Grâce à la digitalisation, l’État dispose maintenant d’un formidable outil de suivi des contribuables. Mais au-delà des campagnes classiques d’information et d’éducation pour un meilleur civisme fiscal, rien ne sera possible si l’on n’améliore pas de façon notable la qualité des services publics, justement pour dissuader de se réfugier dans l’informel vécu comme une réponse aux carences de l’administration. Prenons l’exemple des coupures d’électricité, en quoi peuvent-elles inciter à sortir de l’informel, sachant qu’une entreprise formelle est tout autant touchée en ce domaine qu’une informelle ?
Un levier de développement à activer : Les chiffres parlent d’eux-mêmes. En 2017, le secteur informel occupait 93 % des activités économiques de Madagascar, soit entre 26 % et 29 % du PIB du pays. L’Organisation internationale du travail (OIT) rapporte, pour sa part, que neuf emplois sur dix étaient dans le secteur informel en 2020. Dans son étude présentée en septembre dernier, le cabinet FTHM Consulting, souligne que l’informel touche surtout le monde rural, avec une montée en puissance dans les secteurs du commerce et du transport. L’étude souligne également que le secteur informel touche à forte proportion les jeunes. Peu étonnant dans un pays où 500 000 jeunes arrivent annuellement sur le marché du travail avec peu de chance de trouver un emploi. Poussés par la nécessité, 83 % d’entre eux se réfugient dans l’informel.

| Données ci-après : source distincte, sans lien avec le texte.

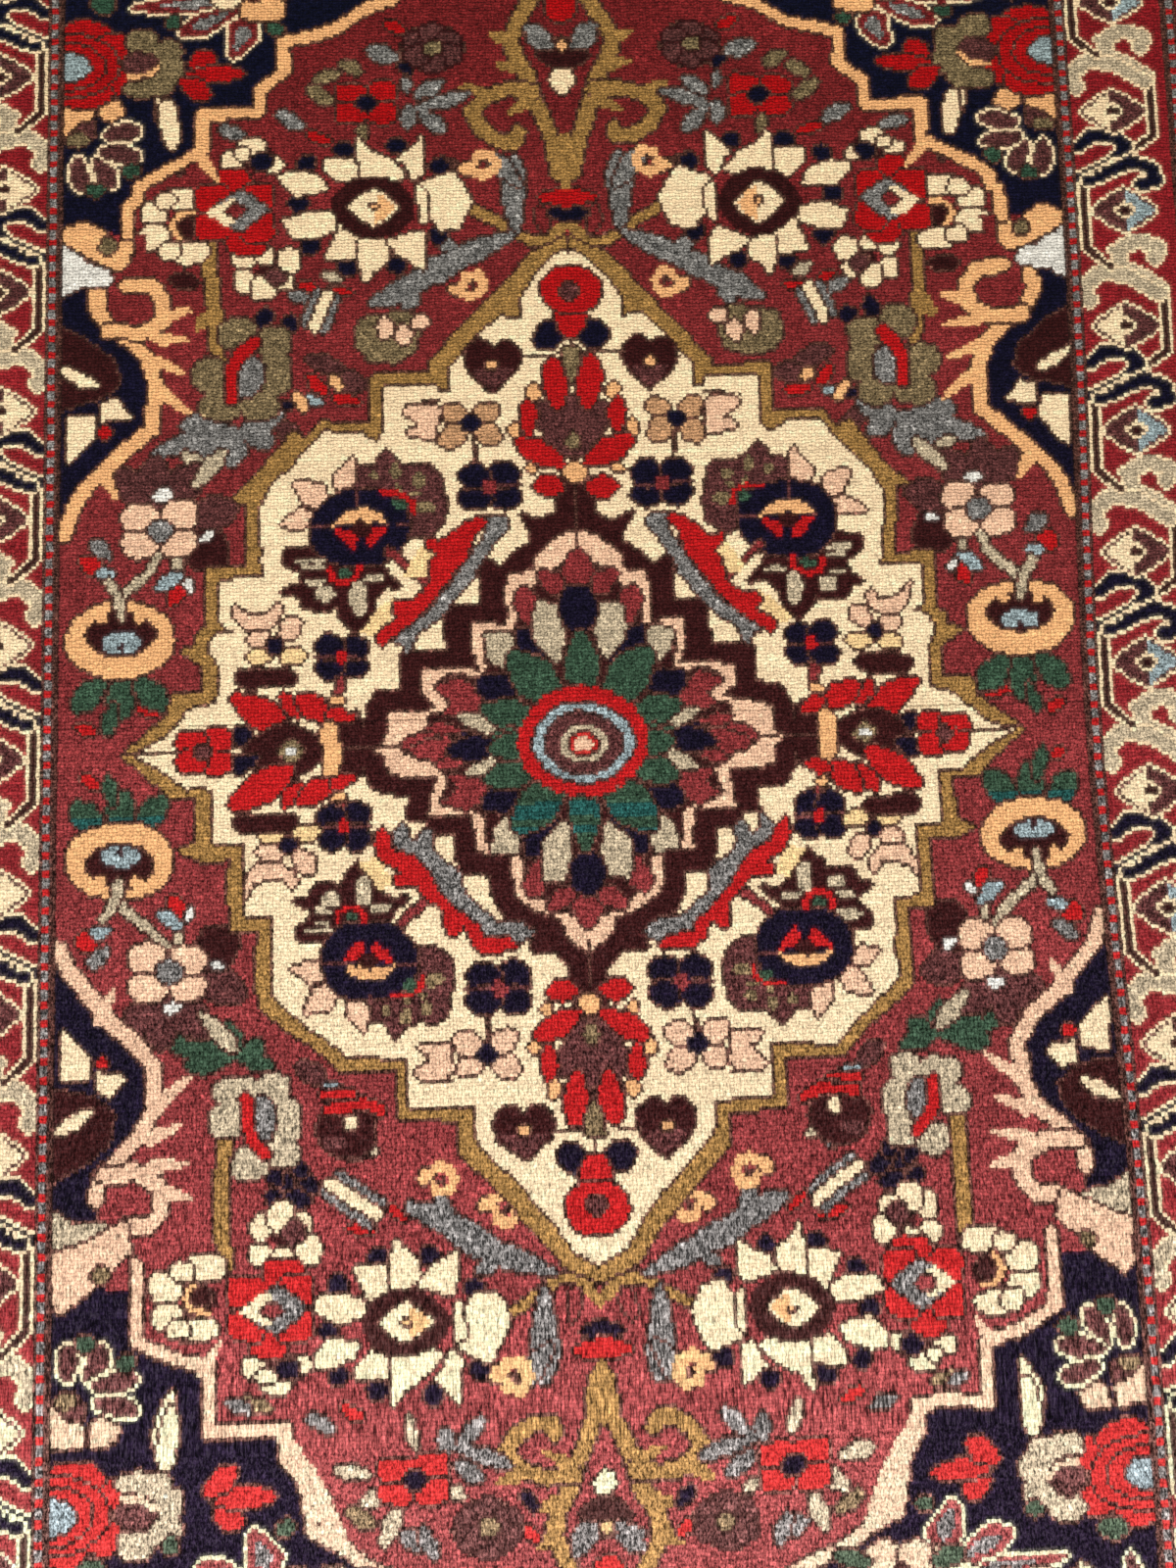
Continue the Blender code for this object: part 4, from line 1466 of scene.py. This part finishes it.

L’étude de FTHM Consulting estime le potentiel fiscal du secteur informel à 147,9 milliards d’arirary (32,5 millions d’euros).. En l’état, et bien qu’échappant officiellement aux radars, les trois millions d’unités de production informelle (UPI) s’acquittent en moyenne chacune de 49 527 ariary (10,95 euros) par an. Une contribution largement inférieure à celle de l’ensemble des 262 100 entreprises formelles qui est de 542 milliards d’ariary (120 millions euros).